*** Given material ***
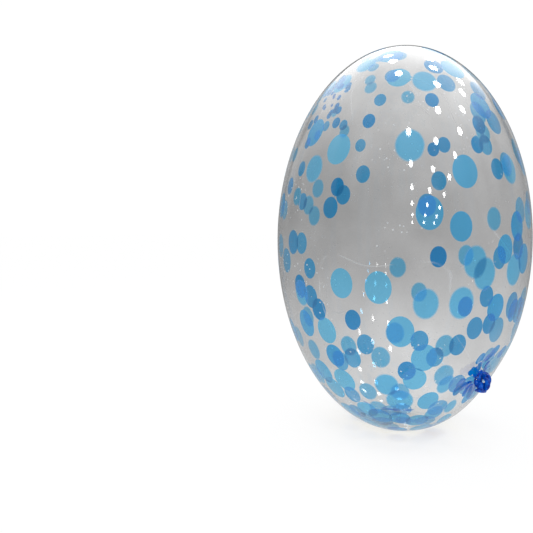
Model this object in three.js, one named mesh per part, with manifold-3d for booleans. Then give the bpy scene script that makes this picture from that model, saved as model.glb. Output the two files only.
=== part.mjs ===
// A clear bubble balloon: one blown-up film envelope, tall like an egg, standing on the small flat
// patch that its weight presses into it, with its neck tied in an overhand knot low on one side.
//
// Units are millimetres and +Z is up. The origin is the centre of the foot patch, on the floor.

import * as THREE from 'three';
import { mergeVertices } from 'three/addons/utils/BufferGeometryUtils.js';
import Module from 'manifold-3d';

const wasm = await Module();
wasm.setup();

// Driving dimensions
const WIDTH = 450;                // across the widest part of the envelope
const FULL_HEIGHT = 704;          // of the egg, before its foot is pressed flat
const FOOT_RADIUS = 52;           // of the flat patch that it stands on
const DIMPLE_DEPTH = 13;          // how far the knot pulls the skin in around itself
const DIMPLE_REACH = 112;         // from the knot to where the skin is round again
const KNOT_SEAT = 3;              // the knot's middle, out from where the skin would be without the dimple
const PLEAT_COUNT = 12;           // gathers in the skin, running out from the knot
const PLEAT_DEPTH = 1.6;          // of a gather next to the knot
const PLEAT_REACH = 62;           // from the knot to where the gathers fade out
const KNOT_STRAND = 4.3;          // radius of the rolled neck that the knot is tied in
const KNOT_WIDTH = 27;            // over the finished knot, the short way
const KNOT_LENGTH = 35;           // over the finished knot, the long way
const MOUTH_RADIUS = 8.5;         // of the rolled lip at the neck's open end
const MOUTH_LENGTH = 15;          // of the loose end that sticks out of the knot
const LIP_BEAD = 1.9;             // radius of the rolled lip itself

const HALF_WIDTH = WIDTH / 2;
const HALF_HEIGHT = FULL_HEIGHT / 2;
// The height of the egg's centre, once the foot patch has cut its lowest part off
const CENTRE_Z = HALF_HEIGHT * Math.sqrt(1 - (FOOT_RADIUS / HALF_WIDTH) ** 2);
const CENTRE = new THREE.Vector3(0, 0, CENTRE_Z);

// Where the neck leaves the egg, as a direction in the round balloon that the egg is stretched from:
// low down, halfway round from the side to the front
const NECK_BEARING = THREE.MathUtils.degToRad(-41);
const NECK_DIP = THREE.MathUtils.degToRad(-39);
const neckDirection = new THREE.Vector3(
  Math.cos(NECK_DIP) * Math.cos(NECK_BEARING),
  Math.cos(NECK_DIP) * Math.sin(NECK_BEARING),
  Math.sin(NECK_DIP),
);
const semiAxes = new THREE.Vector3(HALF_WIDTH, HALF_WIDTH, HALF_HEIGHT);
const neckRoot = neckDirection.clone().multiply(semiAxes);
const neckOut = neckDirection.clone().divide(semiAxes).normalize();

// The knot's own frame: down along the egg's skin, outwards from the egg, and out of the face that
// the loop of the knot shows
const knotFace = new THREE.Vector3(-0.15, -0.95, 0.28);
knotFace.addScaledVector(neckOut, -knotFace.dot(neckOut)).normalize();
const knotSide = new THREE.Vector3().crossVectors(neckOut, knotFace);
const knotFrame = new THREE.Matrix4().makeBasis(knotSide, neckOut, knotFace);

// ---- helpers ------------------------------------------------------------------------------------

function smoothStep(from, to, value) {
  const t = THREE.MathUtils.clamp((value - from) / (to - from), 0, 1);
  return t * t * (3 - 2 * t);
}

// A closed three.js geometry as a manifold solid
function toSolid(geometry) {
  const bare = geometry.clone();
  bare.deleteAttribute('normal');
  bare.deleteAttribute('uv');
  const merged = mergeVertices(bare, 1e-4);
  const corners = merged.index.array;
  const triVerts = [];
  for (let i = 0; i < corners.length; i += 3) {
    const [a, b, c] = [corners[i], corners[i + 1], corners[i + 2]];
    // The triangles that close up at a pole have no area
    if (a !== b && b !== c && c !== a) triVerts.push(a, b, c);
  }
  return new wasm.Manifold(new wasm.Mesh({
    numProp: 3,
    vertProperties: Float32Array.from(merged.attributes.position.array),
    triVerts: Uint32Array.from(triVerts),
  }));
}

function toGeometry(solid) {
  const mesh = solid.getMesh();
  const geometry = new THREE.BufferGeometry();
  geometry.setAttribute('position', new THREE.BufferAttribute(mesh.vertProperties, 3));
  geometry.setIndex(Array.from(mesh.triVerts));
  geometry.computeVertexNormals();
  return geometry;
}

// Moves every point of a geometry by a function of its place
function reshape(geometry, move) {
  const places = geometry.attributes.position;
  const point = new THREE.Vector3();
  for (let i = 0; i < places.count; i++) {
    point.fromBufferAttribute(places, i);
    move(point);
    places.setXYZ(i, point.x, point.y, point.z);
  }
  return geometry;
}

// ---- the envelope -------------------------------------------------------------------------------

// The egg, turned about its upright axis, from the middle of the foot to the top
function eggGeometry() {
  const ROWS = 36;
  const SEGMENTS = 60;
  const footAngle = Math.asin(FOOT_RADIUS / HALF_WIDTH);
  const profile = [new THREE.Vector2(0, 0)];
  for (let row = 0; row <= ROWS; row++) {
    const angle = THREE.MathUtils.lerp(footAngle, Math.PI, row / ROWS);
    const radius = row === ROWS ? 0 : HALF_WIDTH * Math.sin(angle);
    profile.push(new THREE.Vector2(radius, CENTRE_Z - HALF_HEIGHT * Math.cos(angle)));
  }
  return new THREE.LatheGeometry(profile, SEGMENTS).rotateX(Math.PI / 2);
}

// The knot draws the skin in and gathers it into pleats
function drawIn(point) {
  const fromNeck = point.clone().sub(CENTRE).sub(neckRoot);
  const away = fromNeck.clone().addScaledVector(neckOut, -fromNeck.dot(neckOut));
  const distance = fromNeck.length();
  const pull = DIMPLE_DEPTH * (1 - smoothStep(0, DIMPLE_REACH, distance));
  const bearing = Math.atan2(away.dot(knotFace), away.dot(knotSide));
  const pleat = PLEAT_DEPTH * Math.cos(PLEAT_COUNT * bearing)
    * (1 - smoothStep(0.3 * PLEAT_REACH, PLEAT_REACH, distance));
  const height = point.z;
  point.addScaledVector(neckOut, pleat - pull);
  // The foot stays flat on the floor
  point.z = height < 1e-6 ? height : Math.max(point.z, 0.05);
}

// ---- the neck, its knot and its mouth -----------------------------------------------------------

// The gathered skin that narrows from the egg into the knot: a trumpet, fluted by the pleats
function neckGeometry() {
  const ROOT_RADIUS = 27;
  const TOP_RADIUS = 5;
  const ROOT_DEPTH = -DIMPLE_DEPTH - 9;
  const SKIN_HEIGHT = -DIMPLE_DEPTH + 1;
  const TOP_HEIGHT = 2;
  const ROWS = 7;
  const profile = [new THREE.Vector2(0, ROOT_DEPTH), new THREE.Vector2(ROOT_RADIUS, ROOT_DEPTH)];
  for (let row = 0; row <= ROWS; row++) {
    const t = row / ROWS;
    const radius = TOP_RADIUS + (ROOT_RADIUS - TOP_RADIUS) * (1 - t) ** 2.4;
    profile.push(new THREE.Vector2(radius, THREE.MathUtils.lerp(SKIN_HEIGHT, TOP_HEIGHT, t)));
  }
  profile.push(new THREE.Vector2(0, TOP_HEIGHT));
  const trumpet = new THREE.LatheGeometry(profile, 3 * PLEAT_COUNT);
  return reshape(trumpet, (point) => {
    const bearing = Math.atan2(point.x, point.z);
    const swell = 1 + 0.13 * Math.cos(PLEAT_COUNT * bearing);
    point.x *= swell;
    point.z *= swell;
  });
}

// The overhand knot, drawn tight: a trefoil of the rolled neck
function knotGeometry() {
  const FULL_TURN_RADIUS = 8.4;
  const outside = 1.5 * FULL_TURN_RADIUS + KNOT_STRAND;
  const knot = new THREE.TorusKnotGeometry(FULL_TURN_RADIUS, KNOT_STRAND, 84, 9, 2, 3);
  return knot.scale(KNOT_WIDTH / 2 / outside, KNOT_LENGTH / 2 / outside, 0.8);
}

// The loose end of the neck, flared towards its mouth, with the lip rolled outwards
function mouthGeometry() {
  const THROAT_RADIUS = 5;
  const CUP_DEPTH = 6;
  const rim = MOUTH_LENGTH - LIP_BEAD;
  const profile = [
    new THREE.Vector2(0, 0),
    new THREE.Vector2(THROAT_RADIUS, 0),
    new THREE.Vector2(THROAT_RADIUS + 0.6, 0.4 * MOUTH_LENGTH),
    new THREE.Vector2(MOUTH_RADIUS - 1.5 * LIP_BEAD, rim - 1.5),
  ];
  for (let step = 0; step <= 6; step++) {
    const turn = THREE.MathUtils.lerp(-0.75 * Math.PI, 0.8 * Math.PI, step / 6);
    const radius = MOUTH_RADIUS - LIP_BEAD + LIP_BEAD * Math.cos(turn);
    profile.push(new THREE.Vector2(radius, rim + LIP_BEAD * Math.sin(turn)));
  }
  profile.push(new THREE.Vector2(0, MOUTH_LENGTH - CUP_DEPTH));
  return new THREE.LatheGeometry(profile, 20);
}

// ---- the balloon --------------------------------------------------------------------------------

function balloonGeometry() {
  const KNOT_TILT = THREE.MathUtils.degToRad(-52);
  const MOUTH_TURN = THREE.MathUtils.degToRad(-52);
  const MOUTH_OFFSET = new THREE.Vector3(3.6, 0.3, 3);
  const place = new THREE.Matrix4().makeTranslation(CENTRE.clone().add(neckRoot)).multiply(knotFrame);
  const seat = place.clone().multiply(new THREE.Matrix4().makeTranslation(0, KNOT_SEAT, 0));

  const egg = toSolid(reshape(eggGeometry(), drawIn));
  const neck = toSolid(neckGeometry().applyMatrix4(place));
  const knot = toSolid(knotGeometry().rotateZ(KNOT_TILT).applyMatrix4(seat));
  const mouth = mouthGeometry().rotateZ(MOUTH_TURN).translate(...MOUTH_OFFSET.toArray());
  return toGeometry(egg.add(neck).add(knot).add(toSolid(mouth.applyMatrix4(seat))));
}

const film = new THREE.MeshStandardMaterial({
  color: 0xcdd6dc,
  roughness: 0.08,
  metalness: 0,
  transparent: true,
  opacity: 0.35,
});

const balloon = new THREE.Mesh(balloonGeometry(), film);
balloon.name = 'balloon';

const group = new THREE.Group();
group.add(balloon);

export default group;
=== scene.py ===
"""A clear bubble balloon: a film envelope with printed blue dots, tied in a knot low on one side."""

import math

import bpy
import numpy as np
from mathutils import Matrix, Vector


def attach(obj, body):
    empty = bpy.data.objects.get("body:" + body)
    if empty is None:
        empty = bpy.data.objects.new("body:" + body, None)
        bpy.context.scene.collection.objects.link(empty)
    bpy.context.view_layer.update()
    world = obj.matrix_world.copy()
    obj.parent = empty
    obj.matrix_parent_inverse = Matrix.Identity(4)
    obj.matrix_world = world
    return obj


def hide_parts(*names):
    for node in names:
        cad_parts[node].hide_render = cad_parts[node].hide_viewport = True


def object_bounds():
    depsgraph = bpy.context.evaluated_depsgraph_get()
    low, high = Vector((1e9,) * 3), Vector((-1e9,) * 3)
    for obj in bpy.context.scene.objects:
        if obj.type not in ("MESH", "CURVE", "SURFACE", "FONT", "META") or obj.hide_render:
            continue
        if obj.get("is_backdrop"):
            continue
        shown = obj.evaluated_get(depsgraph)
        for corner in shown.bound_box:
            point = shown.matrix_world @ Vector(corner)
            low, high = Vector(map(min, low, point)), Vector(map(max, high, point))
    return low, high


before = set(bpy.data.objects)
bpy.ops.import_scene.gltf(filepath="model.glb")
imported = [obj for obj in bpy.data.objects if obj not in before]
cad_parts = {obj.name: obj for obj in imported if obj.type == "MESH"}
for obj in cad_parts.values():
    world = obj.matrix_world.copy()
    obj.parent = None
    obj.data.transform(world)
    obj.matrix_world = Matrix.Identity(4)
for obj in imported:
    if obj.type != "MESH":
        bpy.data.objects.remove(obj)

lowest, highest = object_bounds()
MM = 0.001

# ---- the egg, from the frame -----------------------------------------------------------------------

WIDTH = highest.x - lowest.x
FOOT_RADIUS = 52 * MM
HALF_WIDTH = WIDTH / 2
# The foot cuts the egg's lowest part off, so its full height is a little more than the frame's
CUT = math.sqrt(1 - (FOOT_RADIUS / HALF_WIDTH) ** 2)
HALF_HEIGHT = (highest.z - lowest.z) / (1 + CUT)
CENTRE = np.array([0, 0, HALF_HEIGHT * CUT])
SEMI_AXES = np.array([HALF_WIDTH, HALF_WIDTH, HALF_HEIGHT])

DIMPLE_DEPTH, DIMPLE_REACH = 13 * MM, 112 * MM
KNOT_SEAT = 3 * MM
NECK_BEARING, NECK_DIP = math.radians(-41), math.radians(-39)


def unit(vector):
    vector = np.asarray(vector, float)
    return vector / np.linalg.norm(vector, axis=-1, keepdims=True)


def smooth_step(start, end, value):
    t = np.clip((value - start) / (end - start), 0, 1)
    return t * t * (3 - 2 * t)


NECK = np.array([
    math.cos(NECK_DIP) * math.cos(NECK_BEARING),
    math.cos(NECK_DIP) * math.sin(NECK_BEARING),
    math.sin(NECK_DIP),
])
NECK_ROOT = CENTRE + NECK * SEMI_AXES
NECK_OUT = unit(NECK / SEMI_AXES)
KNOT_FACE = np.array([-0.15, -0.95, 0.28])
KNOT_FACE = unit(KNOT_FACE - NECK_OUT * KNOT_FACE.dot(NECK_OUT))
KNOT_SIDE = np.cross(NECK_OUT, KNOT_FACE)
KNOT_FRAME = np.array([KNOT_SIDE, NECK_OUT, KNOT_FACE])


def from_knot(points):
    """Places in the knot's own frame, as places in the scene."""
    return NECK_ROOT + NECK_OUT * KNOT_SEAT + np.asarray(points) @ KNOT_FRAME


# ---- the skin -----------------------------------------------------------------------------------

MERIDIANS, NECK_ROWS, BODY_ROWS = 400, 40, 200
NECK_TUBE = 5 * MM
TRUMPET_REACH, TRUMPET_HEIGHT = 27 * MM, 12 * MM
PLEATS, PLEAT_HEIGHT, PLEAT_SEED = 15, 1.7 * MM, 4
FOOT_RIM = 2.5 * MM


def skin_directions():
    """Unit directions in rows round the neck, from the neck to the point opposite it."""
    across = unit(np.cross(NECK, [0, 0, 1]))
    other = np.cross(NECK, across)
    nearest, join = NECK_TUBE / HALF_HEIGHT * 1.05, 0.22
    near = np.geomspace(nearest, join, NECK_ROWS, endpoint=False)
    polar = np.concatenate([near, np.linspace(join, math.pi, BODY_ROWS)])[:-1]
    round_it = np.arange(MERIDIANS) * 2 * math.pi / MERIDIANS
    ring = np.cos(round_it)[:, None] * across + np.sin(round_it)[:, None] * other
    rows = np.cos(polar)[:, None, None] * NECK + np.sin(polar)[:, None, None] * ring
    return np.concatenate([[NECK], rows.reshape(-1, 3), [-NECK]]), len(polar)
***
Set exercise | Quote the lines that begin at the line containing "const balloon = new" and end at the line containing "depsgraph = bpy.context.evaluated_depsgraph_get()", keeping both of those lines.

Answer to the task |
const balloon = new THREE.Mesh(balloonGeometry(), film);
balloon.name = 'balloon';

const group = new THREE.Group();
group.add(balloon);

export default group;
=== scene.py ===
"""A clear bubble balloon: a film envelope with printed blue dots, tied in a knot low on one side."""

import math

import bpy
import numpy as np
from mathutils import Matrix, Vector


def attach(obj, body):
    empty = bpy.data.objects.get("body:" + body)
    if empty is None:
        empty = bpy.data.objects.new("body:" + body, None)
        bpy.context.scene.collection.objects.link(empty)
    bpy.context.view_layer.update()
    world = obj.matrix_world.copy()
    obj.parent = empty
    obj.matrix_parent_inverse = Matrix.Identity(4)
    obj.matrix_world = world
    return obj


def hide_parts(*names):
    for node in names:
        cad_parts[node].hide_render = cad_parts[node].hide_viewport = True


def object_bounds():
    depsgraph = bpy.context.evaluated_depsgraph_get()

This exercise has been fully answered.